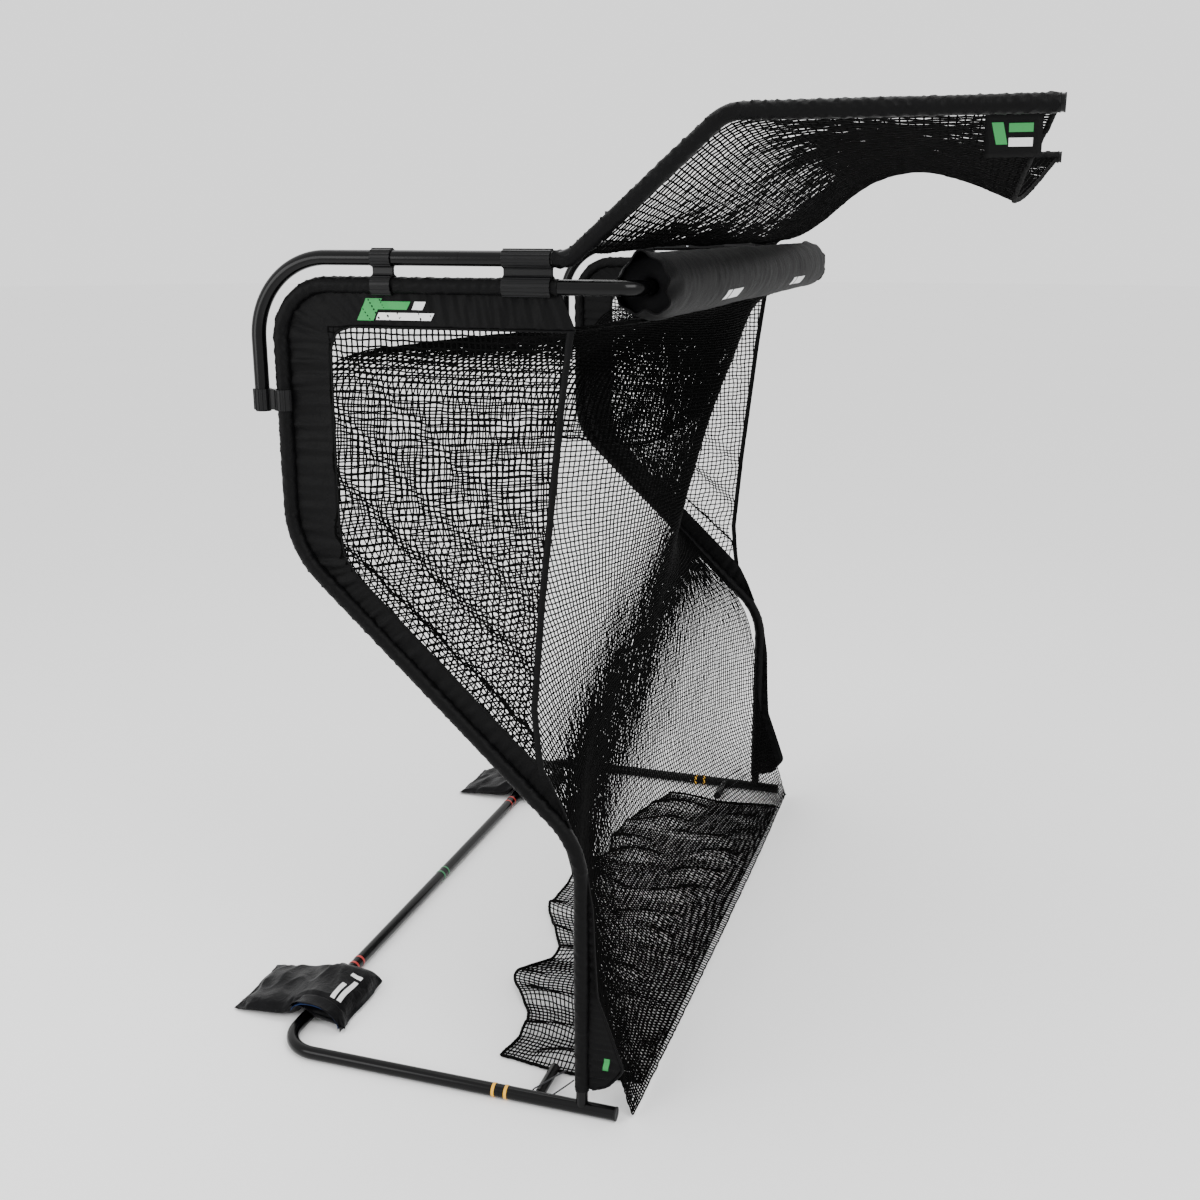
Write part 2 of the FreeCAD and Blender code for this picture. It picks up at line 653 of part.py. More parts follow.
# ---------------------------------------------------------------- fabric and nets
def side_border(side, s):
    """Fabric sleeve round the side frame's tube, with the flat border and the foot gusset."""
    body = new_body(f"side_border_{side}")
    foot = S.upright_foot + 5
    slope = (S.shoulder_height - S.knee_height) / S.shoulder_depth
    axis = [
        (0, 0),
        (0, S.knee_height - foot),
        (S.shoulder_depth, S.shoulder_height - foot),
        (S.shoulder_depth, S.top_height - foot),
        (S.border_front, S.top_height - foot),
    ]
    bends = [None, S.upright_bend, S.upright_bend, S.top_bend, None]
    sweep(body, "YZ_Plane", "XY_Plane", axis, bends, [S.sleeve_diameter], "sleeve")
    window_low = S.knee_height + S.border_slope - foot
    inner = [
        (S.border_front, S.border_top + 70 - foot),
        (8, S.border_top - foot),
        (S.border_rear, S.border_top - foot),
        (S.border_rear, window_low + slope * S.border_rear),
        (98, window_low + slope * 98),
        (15, 850 - foot),
        (-32, 640 - foot),
        (-46, 370 - foot),
        (-122, 162 - foot),
        (-76, 104 - foot),
    ]
    inner_bends = [None, None, 30, 60, None, 60, None, 40, 12, 20]
    sketch = new_sketch(body, "border_sketch", "YZ_Plane")
    rounded_runs(sketch, axis + inner, bends + inner_bends, closed=True)
    extrude(body, sketch, S.border_thickness, "border", middle=True)
    sweep(body, "YZ_Plane", "XY_Plane", axis, bends, [S.sleeve_bore], "bore", cut=True)
    place(body, S.half_width * s, 0, foot)
    keep(body, f"side_border_{side}")


def window_edge(depth):
    """Height of the border's sloping inner edge at this depth."""
    slope = (S.shoulder_height - S.knee_height) / S.shoulder_depth
    return S.knee_height + S.border_slope + slope * depth


def binding_edge(offset=0.0):
    """Front edge of the side net from its top, or a line behind it, as (depth, height)."""
    gap = 1
    return [
        (12 + offset, S.border_top - gap),
        (62 + offset, 1760),
        (118 + offset, 1190),
        (99 + offset, window_edge(99 + offset) + gap),
    ]


def side_net(side, s):
    """Net panel in the side frame's window, and the binding on its free front edge."""
    gap = 1
    top, high, low, bottom = binding_edge(S.binding_width + gap)
    rear = S.border_rear - gap
    panel = [top, (rear, S.border_top - gap), (rear, window_edge(rear) + gap), bottom, low, high]
    body = new_body(f"side_net_{side}")
    sketch = new_sketch(body, "panel_sketch", "YZ_Plane")
    rounded_runs(sketch, panel, [None, 31, 61, None, 400, 600], closed=True)
    extrude(body, sketch, S.net_thickness, "panel", middle=True)
    place(body, S.half_width * s)
    keep(body, f"side_net_{side}")
    body = new_body(f"side_binding_{side}")
    sketch = new_sketch(body, "binding_sketch", "YZ_Plane")
    outline = binding_edge() + binding_edge(S.binding_width)[::-1]
    rounded_runs(sketch, outline, [None, 600, 400, None, None, 400, 600, None], closed=True)
    extrude(body, sketch, S.net_thickness * 1.6, "binding", middle=True)
    place(body, S.half_width * s)
    keep(body, f"side_net_binding_{side}")


HALF_COLUMNS = 8


def crossing(u, roundness):
    """Height of a net's row above its middle, from 0 at the middle to 1 at a side edge."""
    return (math.hypot(u, roundness) - roundness) / (math.hypot(1, roundness) - roundness)


def net_rows(rows, roundness, half, swag):
    """Points of a net: a list for each row, from the left edge to the right edge.

    A row is (side depth, side height, middle depth, middle height). swag lowers the two quarters
    of the lower rows.
    """
    last = len(rows) - 1
    grid = []
    for i, (side_y, side_z, mid_y, mid_z) in enumerate(rows):
        line = []
        for k in range(-HALF_COLUMNS, HALF_COLUMNS + 1):
            u = k / HALF_COLUMNS
            rise = crossing(u, roundness[i])
            droop = swag * (i / last) ** 2 * math.sin(math.pi * abs(u)) ** 2
            depth = mid_y + (side_y - mid_y) * rise
            line.append(V(half * u, depth, mid_z + (side_z - mid_z) * rise - droop))
        grid.append(line)
    return grid


def moved_back(grid, distance):
    """The same points, each moved along the net's own normal, away from the player."""
    moved = []
    for i, line in enumerate(grid):
        above, below = grid[max(i - 1, 0)], grid[min(i + 1, len(grid) - 1)]
        new_line = []
        for k, point in enumerate(line):
            left, right = max(k - 1, 0), min(k + 1, len(line) - 1)
            normal = (below[k] - above[k]).cross(line[right] - line[left]).normalize()
            new_line.append(point - normal * distance)
        moved.append(new_line)
    return moved


def grid_surface(grid):
    """A smooth surface that the grid of points pulls into shape and never leaves."""
    surface = Part.BSplineSurface()
    degree = 2
    ends = []
    for count in (len(grid), len(grid[0])):
        inner = count - degree - 1
        ends.append(([degree + 1] + [1] * inner + [degree + 1], list(range(inner + 2))))
    (u_mults, u_knots), (v_mults, v_knots) = ends
    surface.buildFromPolesMultsKnots(
        grid, u_mults, v_mults, u_knots, v_knots, False, False, degree, degree
    )
    return surface


def rim_curves(surface):
    """The four edges of a surface, in order round it."""
    low_u, high_u, low_v, high_v = surface.bounds()
    return [surface.vIso(low_v), surface.uIso(high_u), surface.vIso(high_v), surface.uIso(low_u)]


def sheet_net(label, rows, roundness, half, shift=0.0, swag=0.0):
    """A net as one thin closed solid: two smooth faces and the four narrow faces of its rim."""
    grid = net_rows(rows, roundness, float(half), swag)
    fronts = grid_surface(moved_back(grid, shift))
    backs = grid_surface(moved_back(grid, shift + float(S.net_thickness)))
    faces = [fronts.toShape(), backs.toShape()]
    for near, far in zip(rim_curves(fronts), rim_curves(backs)):
        faces.append(Part.makeRuledSurface(near.toShape(), far.toShape()))
    shell = Part.makeShell(faces)
    shell.sewShape()
    solid = Part.makeSolid(shell)
    if solid.Volume < 0:
        solid.reverse()
    net = doc.addObject("Part::Feature", label)
    net.Shape = solid
    keep(net, label)


def main_net():
    """The sheet that stops the ball: crossbar, rear runs, slopes, and forward to the floor."""
    bar = -float(S.crossbar_depth)
    below_pad = float(S.top_height - S.pad_radius) - 6
    rear = float(S.shoulder_depth - S.sleeve_diameter / 2) - 30
    rows = [
        (bar + 20, below_pad, bar, below_pad),
        (330, 2140, -130, 2075),
        (rear - 20, 2080, -92, 1945),
        (rear, 1840, -42, 1780),
        (rear - 5, 1600, 18, 1590),
        (540, 1345, 85, 1375),
        (285, 1105, 152, 1165),
        (70, 870, 222, 930),
        (8, 640, 262, 700),
        (-4, 420, 280, 480),
        (-60, 255, 226, 285),
        (-108, 115, 95, 120),
        (-132, 30, -80, 32),
        (-142, 10, bar, 10),
    ]
    roundness = [0.3, 0.3, 0.25, 0.25, 0.3, 0.4, 0.6, 1, 2, 2, 2, 2, 2, 2]
    sheet_net("main_net", rows, roundness, S.net_half)


def upper_net_layer():
    """The second layer behind the middle of the main net's top, its hem in two swags."""
    bar = -float(S.crossbar_depth)
    below_pad = float(S.top_height - S.pad_radius) - 43
    rows = [
        (bar + 39, below_pad, bar + 11, below_pad - 22),
        (55, 2093, -130, 2075),
        (247, 1993, -92, 1945),
        (279, 1812, -52, 1820),
    ]
    roundness = [0.58, 0.58, 0.48, 0.48]
    sheet_net("upper_net_layer", rows, roundness, S.layer_half, shift=36.0, swag=60.0)


def roof_net():
    """The overhead net, hung between the roof tubes' sleeves with its front hem drawn back."""
    rows = [
        (-14, 2334, -120, 2364),
        (-90, 2398, -190, 2362),
        (-180, 2480, -262, 2368),
        (-270, 2562, -345, 2425),
        (-365, 2632, -425, 2492),
        (-470, 2648, -505, 2552),
        (-640, 2648, -625, 2578),
        (-850, 2648, -800, 2548),
        (-1050, 2648, -950, 2480),
    ]
    sheet_net("roof_net", rows, [2.0] * len(rows), S.net_half)


def tail_net():
    """The loose tail of the main net that lies flat on the floor."""
    body = new_body("tail_net")
    sketch = new_sketch(body, "tail_sketch", "XY_Plane")
    rear = [(980, 320), (620, 430), (230, 470), (0, 500), (-330, 440), (-640, 425), (-980, 330)]
    corners = [(-S.tail_half, -118), (S.tail_half, -118)] + rear
    rounded_runs(sketch, corners, [None, None, 30, 200, 200, 200, 200, 200, 30], closed=True)
    extrude(body, sketch, S.tail_thickness, "tail")
    keep(body, "tail_net")


def roof_sleeve(side, s):
    """Fabric sleeve on the rising and level part of a roof tube."""
    body = new_body(f"roof_sleeve_{side}")
    start = Size(61)
    rise = S.roof_height - S.top_height - S.roof_offset
    runs = [
        (0, 0),
        (S.roof_low_bend - start, 0),
        (-S.roof_high_bend - start, rise),
        (-S.roof_reach - start + 6, rise),
    ]
    diameters = (S.sleeve_diameter, S.sleeve_bore)
    sweep(body, "YZ_Plane", "XZ_Plane", runs, S.roof_bend, diameters, "sleeve")
    place(body, S.half_width * s, start, S.top_height + S.roof_offset)
    keep(body, f"roof_sleeve_{side}")


def crossbar_pad():
    """Foam round the crossbar, and its longer cover with open ends."""
    for label, outer, bore, half in (
        ("crossbar_pad_foam", S.foam_radius * 2, S.pad_bore, S.foam_half),
        ("crossbar_pad_cover", S.pad_radius * 2, S.foam_radius * 2 + 1, S.cover_half),
    ):
        body = new_body(label + "_body")
        ring(body, "YZ_Plane", (outer, bore), half * 2, "ring")
        place(body, -half, -S.crossbar_depth, S.top_height)
        keep(body, label)


def sandbag(side, s):
    """Two filled pouches joined by a saddle that lies over the rear bar."""
    body = new_body(f"sandbag_{side}_body")
    tunnel = S.tube_diameter / 2 + S.bag_clearance
    roof = S.base_axis + tunnel
    low = S.floor_gap
    outline = [
        (-S.bag_front, low), (-tunnel, low), (-tunnel, roof), (tunnel, roof), (tunnel, low),
        (S.bag_reach, low), (S.bag_reach - 24, S.bag_edge), (96, S.bag_height - 8),
        (30, roof + 12), (-30, roof + 12), (-64, S.bag_height), (8 - S.bag_front, S.bag_height - 8),
    ]
    bends = [8, 6, 14, 14, 6, 6, 12, 40, 20, 8, 12, 24]
    sketch = new_sketch(body, "outline_sketch", "YZ_Plane")
    rounded_runs(sketch, outline, bends, closed=True)
    extrude(body, sketch, S.bag_length, "bag", middle=True)
    place(body, S.bag_middle * s, S.rear_bar, 0)
    keep(body, f"sandbag_{side}")


ELASTIC_LEAN = 130


def elastic_loop(side, s):
    """Elastic cord from the foot gusset round the hook pin and back."""
    body = new_body(f"elastic_{side}_body")
    bend = S.pin_diameter / 2 + 0.3 + S.elastic_diameter / 2
    reach = S.elastic_reach
    corners = [(0, 0), (0, reach + bend), (bend * 2, reach + bend), (bend * 2, 0)]
    sweep(body, "YZ_Plane", "XY_Plane", corners, [None, bend - 0.01, bend - 0.01, None],
          [S.elastic_diameter], "cord")
    lean = math.radians(-ELASTIC_LEAN)
    body.Placement = FreeCAD.Placement(V(0, 0, 0), FreeCAD.Rotation(V(1, 0, 0), -ELASTIC_LEAN))
    across = V(0, math.cos(lean), math.sin(lean))
    along = V(0, -math.sin(lean), math.cos(lean))
    start_y = S.pin_depth - reach * along.y - bend * across.y
    start_z = S.base_axis - reach * along.z - bend * across.z
    place(body, (S.half_width - S.sleeve_diameter / 2 - 3) * s, start_y, start_z)
    keep(body, f"elastic_loop_{side}")


def build_all():
    for side, s in SIDES:
        base_side_tube(side, s)
        base_corner_tube(side, s)
        base_rear_tube(side, s)
        lower_upright(side, s)
        upper_upright(side, s)
        top_corner_tube(side, s)
        roof_rear_tube(side, s)
        roof_front_tube(side, s)
        clips(side, s)
        end_caps(side, s)
        side_border(side, s)
        side_net(side, s)
        roof_sleeve(side, s)
        sandbag(side, s)
        elastic_loop(side, s)
    top_crossbar_tube()
    pin_plugs()
    coloured_bands()
    spring_buttons()
    main_net()
    upper_net_layer()
    roof_net()
    tail_net()
    crossbar_pad()


def export():
    doc.recompute()
    for obj in doc.Objects:
        if "Invalid" in obj.State or "Error" in obj.State:
            raise RuntimeError(f"{obj.Name} failed: {obj.State}")
    os.makedirs("parts", exist_ok=True)
    for obj in PARTS:
        shape = obj.Shape
        if not shape.Solids or not shape.isValid() or shape.Volume <= 0:
            raise RuntimeError(f"{obj.Label} has no valid shape")
        shape.exportStep(f"parts/{obj.Label}.step")
        print(f"{obj.Label}: {shape.Volume / 1000:.1f} cm3, {len(shape.Solids)} solids")


build_all()
export()
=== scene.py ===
"""Nets, fabric, padding and finishes of a free-standing practice net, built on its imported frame.

Metres. X is the player's right, Y goes away from the player and Z is up. Left parts have negative X.
"""

import json
import math

import bpy
import numpy as np
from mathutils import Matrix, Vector

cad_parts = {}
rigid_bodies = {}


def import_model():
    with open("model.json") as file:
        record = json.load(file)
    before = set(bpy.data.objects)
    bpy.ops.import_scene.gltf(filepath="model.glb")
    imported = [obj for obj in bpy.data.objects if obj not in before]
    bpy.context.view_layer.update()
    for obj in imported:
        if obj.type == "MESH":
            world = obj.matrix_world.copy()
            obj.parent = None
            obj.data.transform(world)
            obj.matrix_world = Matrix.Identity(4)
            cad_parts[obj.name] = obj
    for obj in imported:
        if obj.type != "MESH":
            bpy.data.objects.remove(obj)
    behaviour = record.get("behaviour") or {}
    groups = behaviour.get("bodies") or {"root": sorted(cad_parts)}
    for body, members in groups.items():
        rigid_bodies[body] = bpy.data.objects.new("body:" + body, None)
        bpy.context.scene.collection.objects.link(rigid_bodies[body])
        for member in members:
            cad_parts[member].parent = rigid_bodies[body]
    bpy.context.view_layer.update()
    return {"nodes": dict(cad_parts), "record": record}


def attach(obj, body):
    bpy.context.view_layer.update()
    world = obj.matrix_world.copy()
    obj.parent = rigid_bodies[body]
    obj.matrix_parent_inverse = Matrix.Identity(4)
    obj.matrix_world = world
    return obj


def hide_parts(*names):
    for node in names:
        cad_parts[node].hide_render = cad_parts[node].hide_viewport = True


bl_info = {
    "name": "Practice Net",
    "version": (1, 0, 0),
    "blender": (4, 5, 0),
    "location": "3D View > Sidebar > Practice Net",
    "description": "Builds the nets, fabric, padding and finishes of a practice net",
    "category": "Object",
}

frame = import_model()
SIDES = (("left", -1), ("right", 1))
TUBE_X = 1.201  # middle of a side frame's tubes
PAD_Y, PAD_Z = -0.150, 2.267  # middle line of the crossbar's pad
BAG_X, BAG_Y = 0.905, 0.967  # middle of a sandbag, over the rear bar
UP = np.array([0.0, 0.0, 1.0])
PLAYERS_RIGHT = np.array([1.0, 0.0, 0.0])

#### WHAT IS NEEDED
Repeat exactly the lines from the one that contains "end_caps(side, s)" through the one that contains "for body, members", and only those.

#### IN RESPONSE
        end_caps(side, s)
        side_border(side, s)
        side_net(side, s)
        roof_sleeve(side, s)
        sandbag(side, s)
        elastic_loop(side, s)
    top_crossbar_tube()
    pin_plugs()
    coloured_bands()
    spring_buttons()
    main_net()
    upper_net_layer()
    roof_net()
    tail_net()
    crossbar_pad()


def export():
    doc.recompute()
    for obj in doc.Objects:
        if "Invalid" in obj.State or "Error" in obj.State:
            raise RuntimeError(f"{obj.Name} failed: {obj.State}")
    os.makedirs("parts", exist_ok=True)
    for obj in PARTS:
        shape = obj.Shape
        if not shape.Solids or not shape.isValid() or shape.Volume <= 0:
            raise RuntimeError(f"{obj.Label} has no valid shape")
        shape.exportStep(f"parts/{obj.Label}.step")
        print(f"{obj.Label}: {shape.Volume / 1000:.1f} cm3, {len(shape.Solids)} solids")


build_all()
export()
=== scene.py ===
"""Nets, fabric, padding and finishes of a free-standing practice net, built on its imported frame.

Metres. X is the player's right, Y goes away from the player and Z is up. Left parts have negative X.
"""

import json
import math

import bpy
import numpy as np
from mathutils import Matrix, Vector

cad_parts = {}
rigid_bodies = {}


def import_model():
    with open("model.json") as file:
        record = json.load(file)
    before = set(bpy.data.objects)
    bpy.ops.import_scene.gltf(filepath="model.glb")
    imported = [obj for obj in bpy.data.objects if obj not in before]
    bpy.context.view_layer.update()
    for obj in imported:
        if obj.type == "MESH":
            world = obj.matrix_world.copy()
            obj.parent = None
            obj.data.transform(world)
            obj.matrix_world = Matrix.Identity(4)
            cad_parts[obj.name] = obj
    for obj in imported:
        if obj.type != "MESH":
            bpy.data.objects.remove(obj)
    behaviour = record.get("behaviour") or {}
    groups = behaviour.get("bodies") or {"root": sorted(cad_parts)}
    for body, members in groups.items():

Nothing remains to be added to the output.